We expect a dual track. The supermajors and large independents will continue bolt-on acquisitions to consolidate around core positions. At the same time, mid-cap and sponsor-backed companies are actively pursuing strategic mergers to gain scale, cut G&A, and position for an eventual exit. The current environment supports both strategies.

What that means for lawyers who mostly represent clients on the sell side of the deals and whether that leads to more lateral movement

A couple of thoughts come to mind. First, the distinction between sell side and buy side is less lawyer driven than client driven. Yesterday’s consolidator could easily be tomorrow’s target. But there is little doubt that as consolidation occurs, clients within the traditional energy space become more limited and lawyers must adapt.
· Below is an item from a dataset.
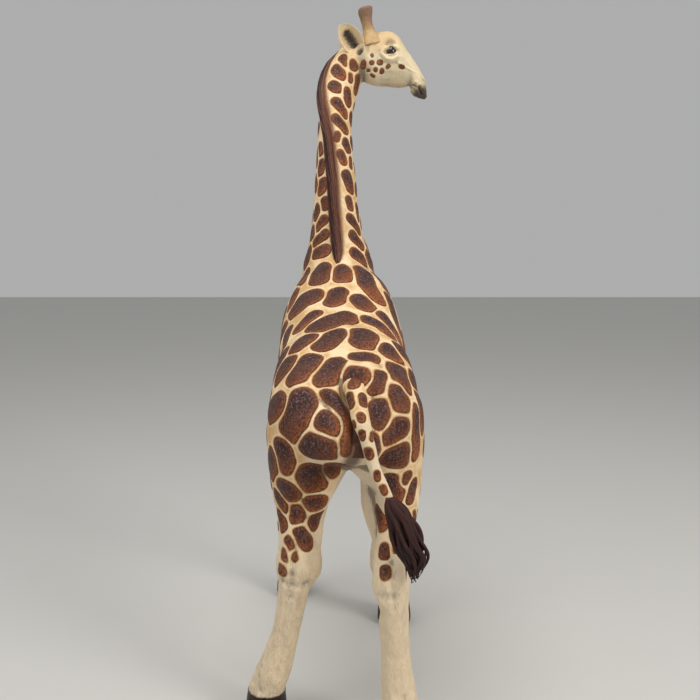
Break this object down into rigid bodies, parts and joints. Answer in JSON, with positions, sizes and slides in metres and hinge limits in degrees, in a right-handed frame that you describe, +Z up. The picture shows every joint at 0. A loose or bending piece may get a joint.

This includes expansion into new energy sectors like renewables and adjacent industries like infrastructure, data centers and AI. It is only logical that the top lawyers are more likely than ever to consider a move to firms with greater resources and scale like Skadden.

Valuation methodologies

Buyers are scrutinizing base case economics and using more robust downside modeling. There’s a renewed focus on third-party reserve evaluations, break-even pricing, and infrastructure alignment. Creative structuring — such as sliding-scale royalties, retained interest strips or earnouts — is helping to close valuation gaps without relying on overly aggressive pricing assumptions.

SB 29 codifying the business-judgment rule in the Texas Business Organizations Code in May in part to lure incorporations away from Delaware and whether energy clients might redomicile to Texas

Although it’s too early to tell, we’re seeing early interest, especially among energy infrastructure clients with operational footprints already in Texas. Texas is really creating a pro-business atmosphere across the board with the institution of the new business courts in the Fall of 2024 and the expansion of the courts’ jurisdiction in HB 40. We anticipate that this new legislation together with courts’ strict enforcement of parties’ chosen contractual language, will make Texas an even more attractive jurisdiction for companies

That being said, redomiciling for public companies remains a challenge even following positive recent case law but is less of an issue for private companies. And there is definitely renewed interest for new companies to incorporate in Texas. 

On structuring deals so sponsors can effectively pivot between hydrocarbons and clean-energy platforms without tripping tax or regulatory issues unique to Texas

These deals are often done with flexible organizational structures — allowing hydrocarbon and energy transition assets to sit in SPVs that facilitate efficient funding based on the specific needs of each project and can be tailored the navigate the applicable regulatory regimes. That’s particularly helpful in Texas, where surface use, mineral rights, and pore space all require thoughtful planning. We’ve helped clients develop carbon sequestration projects that sit on top of legacy E&P acreage and lithium brine extraction opportunities in legacy saltwater disposal zones. Many of the principles from oil and gas land work — depth severance, surface use agreements, indemnities — are proving directly applicable to energy transition projects. 

On the timing being right to move to Skadden

We were drawn to Skadden because of its depth across all the disciplines that touch complex energy transactions — tax, executive compensation and benefits, labor, environmental, corporate (including public M&A, capital markets, funds, finance, projects, project finance), regulatory (antitrust, FERC, CFIUS), as well as cybersecurity, data privacy, and AI. It’s a platform where clients don’t need to compromise between subject-matter excellence and commercial practicality. The firm’s commitment to energy — and its strategic investment in Houston — made it the right time to join. We saw an opportunity to contribute to a team already operating at the highest level and help shape its next phase of growth. Energy M&A sits at the intersection of global supply chains, domestic infrastructure, and emerging technologies. That complexity is what makes the work so engaging. We’re fortunate to be at a firm — and in a city — that’s at the center of it all.